This project focuses on traditionally valuable objects that convey a political message, which was not typically projected onto the elites. There is an added layer to the overlap between relationships between Suffragettes and Abolitionists belonging to imperial powers. The first object in this analysis is a silver coin, minted 1892, decorated with a Golden Jubilee portrait of Queen Victoria. It’s unique in the representation of the political climate of the time as it was defaced by the prominent suffragette group, Women’s Social and Political Union, in the early 20th-century. In Britain, the abolitionist movement made headway in the 19th century. Ideology spread through typical monied objects, such as medallions, coins, jewelry, and luxury ceramic goods. Am I not a man and a brother created by a renowned ceramicist, who has received commissions from the monarch itself, created a collection of anti-slavery goods to spread the movement’s message. Josiah Wedgwood’s confection of high status goods and revolutionary abolitionist support reinvented the mode in which a political message could be spread to a group who is usually unwilling to listen.

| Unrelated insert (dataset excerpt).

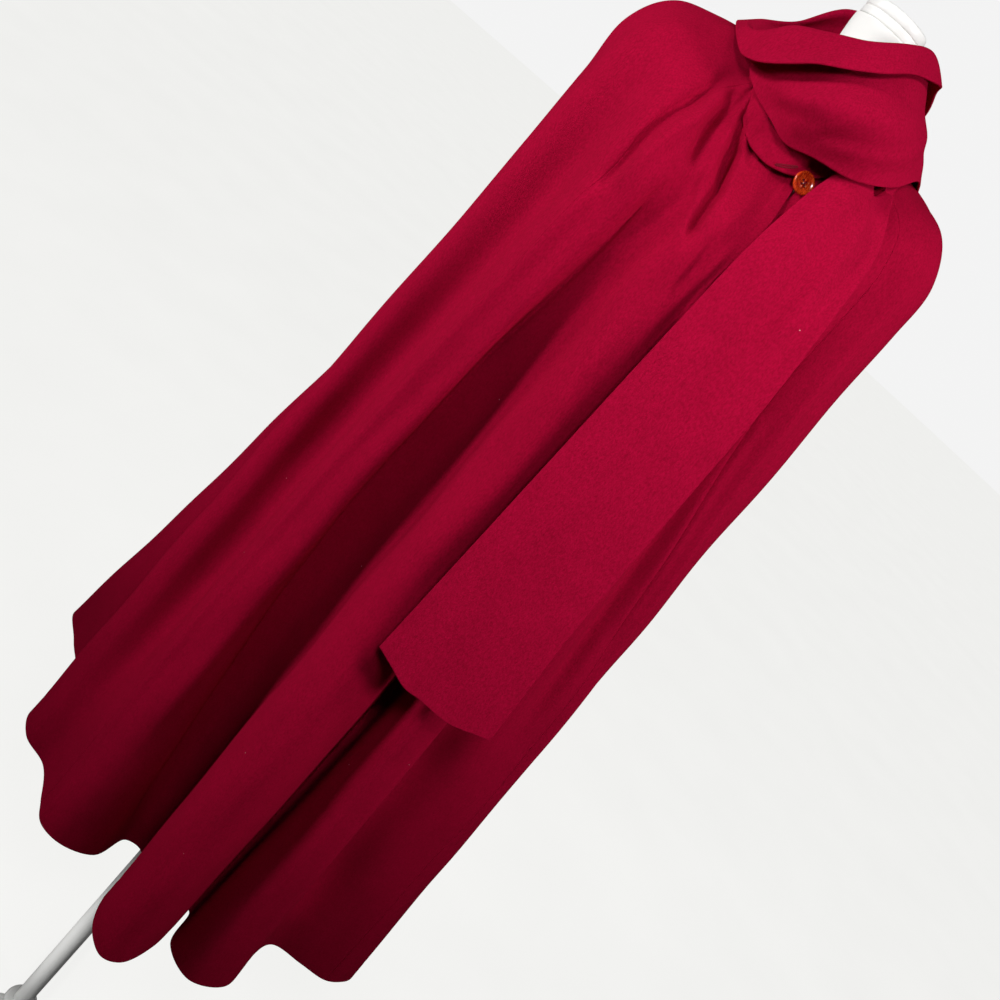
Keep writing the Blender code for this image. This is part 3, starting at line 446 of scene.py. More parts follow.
def milled_wool(name, colour, shade, nap_scale):
    """Milled wool coating: woven, shrunk and brushed, so its weave is closed under a short matt nap.

    The nap's fibres are about 0.1 mm across, and are drawn about 1.6 mm across so that they show. Over them
    lie a faint cloudiness from the milling, about 30 mm across, and a few pale specks of lint.
    """
    material, tree, output = start_material(name)
    place = add_node(tree, "ShaderNodeTexCoord").outputs["Object"]
    combed = add_node(tree, "ShaderNodeMapping", inputs={"Vector": place, "Scale": (1.0, 1.0, 0.45)})
    nap = add_node(tree, "ShaderNodeTexNoise", inputs={
        "Vector": combed.outputs["Vector"], "Scale": nap_scale, "Detail": 3.0, "Roughness": 0.60,
    })
    cloud = add_node(tree, "ShaderNodeTexNoise", inputs={"Vector": place, "Scale": 34.0, "Detail": 3.0})
    both = add_node(tree, "ShaderNodeMath", {"operation": "MULTIPLY_ADD"}, {
        0: nap.outputs["Fac"], 1: 0.86, 2: 0.07,
    })
    blend = add_node(tree, "ShaderNodeMath", {"operation": "MULTIPLY_ADD"}, {
        0: cloud.outputs["Fac"], 1: 0.14, 2: both.outputs[0],
    })
    range_ = add_node(tree, "ShaderNodeMapRange", inputs={
        "Value": blend.outputs[0], "From Min": 0.30, "From Max": 0.76,
    })
    tone = add_node(tree, "ShaderNodeMix", {"data_type": "RGBA"}, {
        0: range_.outputs["Result"], 6: shade, 7: colour,
    })
    specks = add_node(tree, "ShaderNodeTexVoronoi", inputs={
        "Vector": place, "Scale": 42.0, "Randomness": 1.0,
    })
    dot = add_node(tree, "ShaderNodeMath", {"operation": "LESS_THAN"}, {
        0: specks.outputs["Distance"], 1: 0.030,
    })
    rare = add_node(tree, "ShaderNodeSeparateColor", inputs={"Color": specks.outputs["Color"]})
    few = add_node(tree, "ShaderNodeMath", {"operation": "GREATER_THAN"}, {0: rare.outputs["Red"], 1: 0.86})
    lint = add_node(tree, "ShaderNodeMath", {"operation": "MULTIPLY"}, {0: dot.outputs[0], 1: few.outputs[0]})
    faint = add_node(tree, "ShaderNodeMath", {"operation": "MULTIPLY"}, {0: lint.outputs[0], 1: 0.55})
    base = add_node(tree, "ShaderNodeMix", {"data_type": "RGBA"}, {
        0: faint.outputs[0], 6: tone.outputs[2], 7: hex_colour("#E2A0A8"),
    })
    fuzz = add_node(tree, "ShaderNodeTexNoise", inputs={
        "Vector": combed.outputs["Vector"], "Scale": nap_scale * 1.9, "Detail": 4.0, "Roughness": 0.75,
    })
    fine = add_node(tree, "ShaderNodeBump", inputs={
        "Height": fuzz.outputs["Fac"], "Strength": 0.60, "Distance": 0.0010,
    })
    soft = add_node(tree, "ShaderNodeBump", inputs={
        "Height": cloud.outputs["Fac"], "Strength": 0.20, "Distance": 0.0014,
        "Normal": fine.outputs["Normal"],
    })
    shader = add_node(tree, "ShaderNodeBsdfPrincipled", inputs={
        "Base Color": base.outputs[2], "Roughness": 0.95, "Specular IOR Level": 0.03, "Sheen Weight": 0.06,
        "Sheen Roughness": 0.45, "Sheen Tint": hex_colour("#D0103A"), "Normal": soft.outputs["Normal"],
    })
    tree.links.new(shader.outputs["BSDF"], output.inputs["Surface"])
    return material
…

Disguised in pristine bone white china, Wedgwood made abolition a product of consumption so the elites who had benefited from slavery the most. The final object, Am I not a woman and a sister, brings together the messages of abolition and women’s rights together. Featuring an enslaved woman, the coin uplifted the voices of women affected by slavery and also those fighting to end it. The intersections of each object encapsulate the ways in which money and valuable goods were used as a protest against the very systems that controlled them.
Women’s Suffrage Coin
On the obverse of the silver coin has an engraving of Queen Victoria’s Golden Jubilee portrait, and was minted in 1892 as is indicated on the reverse. The prominent militant suffragette group, the Women’s Social and Political Union, carved “Votes for Women” on the obverse as political protest. On the reverse of the coin is an official engraving of a Trojan soldier atop a rearing horse stabbing a dragon with his sword. The letters “WSPU,” standing for the Women’s Social and Political Union, who are responsible for the defacement, are engraved over the horse and dragon.
Anti-Slavery Mug
This pristine white bone china mug was designed for exportation by an abolitionist movement. There is but one image on the mug, that of a shackled kneeling enslaved African, surrounded by a tropical environment. The Am I not a man and a brother? emblem was a recurring image for the British Anti-Slavery movement carried forward by Thomas Clarkson and William Wilberforce. By 1807, and before the abolition of slavery in all the British colonies in 1838, many versions of the kneeling slave found their way onto the surface of artifacts made in ceramic, metal, glass and fabric. The golden detailing and bone china entice an audience of exorbitant taste to consume abolitionist messaging.
Hard Times Token
The token, “Am I Not a Woman and a Sister?” from 1838 was created at a time of multiple crises. It was minted during the “Hard Times” era of economic crisis, in which Andrew Jackson closed the Second Bank of the United States, removing vast amounts of coinage in circulation. Simultaneously, slavery was still thriving in the United States, but not without opposition. The economic crisis allowed private minters to create coinage used as legal tender, thus leading to the use of coinage as a tool for spreading political messages. This particular token was sponsored by the American Anti-Slavery Society and depicted an enslaved woman as a symbol for the exploitation and torment of slavery. Women as a symbol of protest was rare, and held particular meaning for activist women. Coinage was also a unique tool for protest in its ability to hold political significance on a functional, everyday object.